A especialista em assuntos constitucionais Kimana Zulueta-Fülscher, do Instituto Internacional para a Democracia e Assistência Eleitoral (IDEA), também viveu até há poucos meses em Rangum, onde durante dois anos foi responsável pelo programa "A Minha Constituição", para promover a discussão sobre boas práticas constitucionais.

Deixou Myanmar em setembro de 2020, e o golpe de Estado, cinco meses depois, apanhou-a de surpresa.

"Não esperava que acontecesse", contou à Lusa, recordando a vida antes do golpe dos militares, que detiveram mais de três mil pessoas, incluindo a Nobel da Paz e líder de facto do Governo civil, Aung San Suu Kyi, impuseram o estado de emergência e cortaram o acesso à internet durante vários dias.

"Rangum era uma cidade muito animada, havia vida cultural, era um sítio agradável para viver", contou. "Tenho muitos amigos que continuam em Myanmar e a situação [agora] é horrível", disse a perita da IDEA.

"Estão muito frustrados, com medo e zangados.
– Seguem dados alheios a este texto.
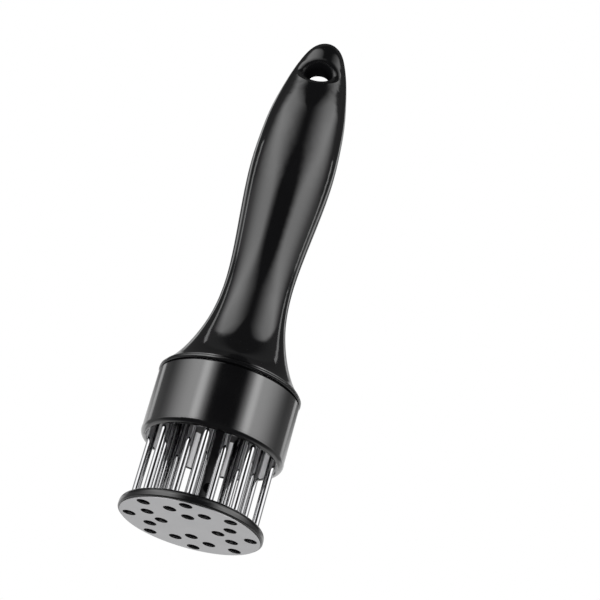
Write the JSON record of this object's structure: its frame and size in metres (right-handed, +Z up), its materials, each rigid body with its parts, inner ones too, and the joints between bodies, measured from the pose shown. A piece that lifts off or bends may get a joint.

Dizem-me que acordam todas as manhãs esperando que tudo não tenha passado de um pesadelo e que possam voltar para as suas vidas [antes do golpe]", contou.

Para a responsável do programa constitucional da organização que promove a democracia, com sede em Estocolmo, na Suécia, o país pode estar na iminência de uma guerra civil.

"O Tatmadaw [militares] já mostrou que é capaz de usar violência contra a própria população", apesar de "a maioria dos manifestantes serem pacíficos", e "os ataques estenderam-se aos estados étnicos", disse.

"É claro que já havia conflitos violentos [em vários estados] antes, mas a situação é cada vez mais volátil", alertou.

Para a doutorada em Ciência Política de origem espanhola e alemã, o gosto pela relativa democracia antes do golpe criou no entanto raízes em Myanmar, após "dez anos de reformas progressivas e da abertura do país ao mundo".

"Acho que é aí que [os manifestantes] vão buscar a coragem e a determinação para lutar pela democracia e a liberdade", defendeu.